— begin DATA TO USE —

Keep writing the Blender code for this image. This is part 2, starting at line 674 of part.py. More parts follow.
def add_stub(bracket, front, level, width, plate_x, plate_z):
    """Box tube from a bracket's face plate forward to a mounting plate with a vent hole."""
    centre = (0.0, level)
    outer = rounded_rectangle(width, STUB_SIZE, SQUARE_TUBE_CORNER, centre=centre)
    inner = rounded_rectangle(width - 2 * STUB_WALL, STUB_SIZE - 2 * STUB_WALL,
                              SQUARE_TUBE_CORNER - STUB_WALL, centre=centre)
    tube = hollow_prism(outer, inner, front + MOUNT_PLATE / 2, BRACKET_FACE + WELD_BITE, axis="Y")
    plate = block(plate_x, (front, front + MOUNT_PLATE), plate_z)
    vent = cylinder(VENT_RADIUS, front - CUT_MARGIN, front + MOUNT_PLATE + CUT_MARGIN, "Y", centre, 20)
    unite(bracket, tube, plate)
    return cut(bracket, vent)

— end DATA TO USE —
— begin DATA TO USE —

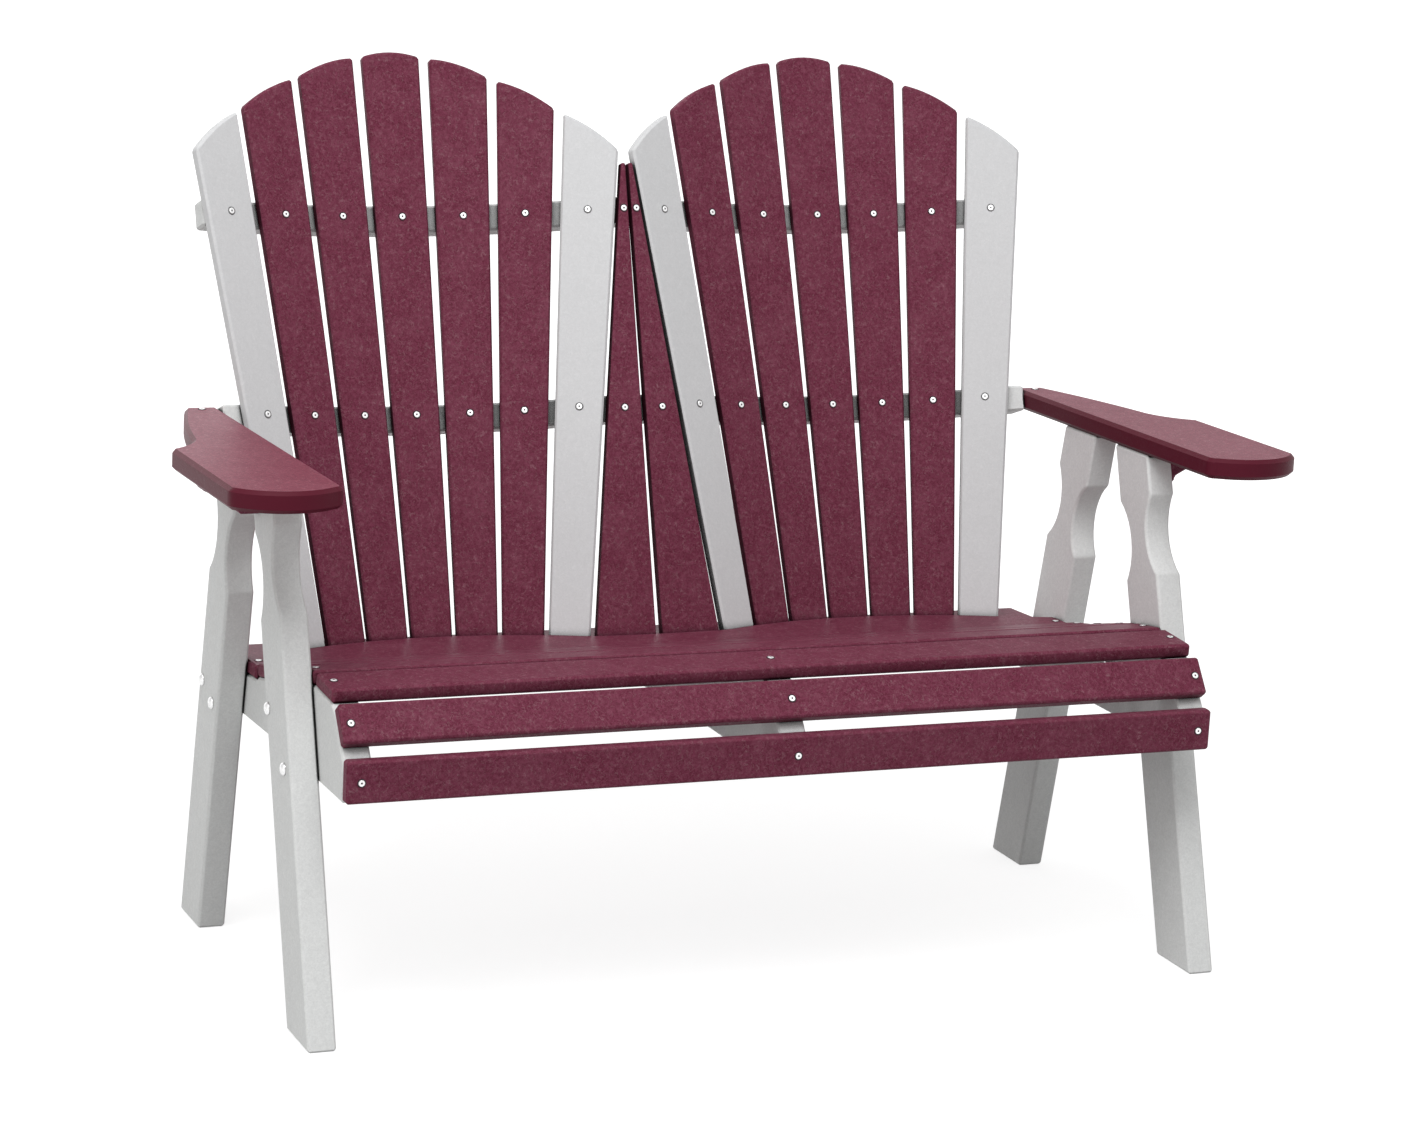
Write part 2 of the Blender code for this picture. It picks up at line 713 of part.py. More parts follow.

— end DATA TO USE —

THE PROBLEM
Using the records above, copy every line that has the word "this" in it.

WRITTEN SOLUTION
Keep writing the Blender code for this image. This is part 2, starting at line 674 of part.py. More parts follow.
Write part 2 of the Blender code for this picture. It picks up at line 713 of part.py. More parts follow.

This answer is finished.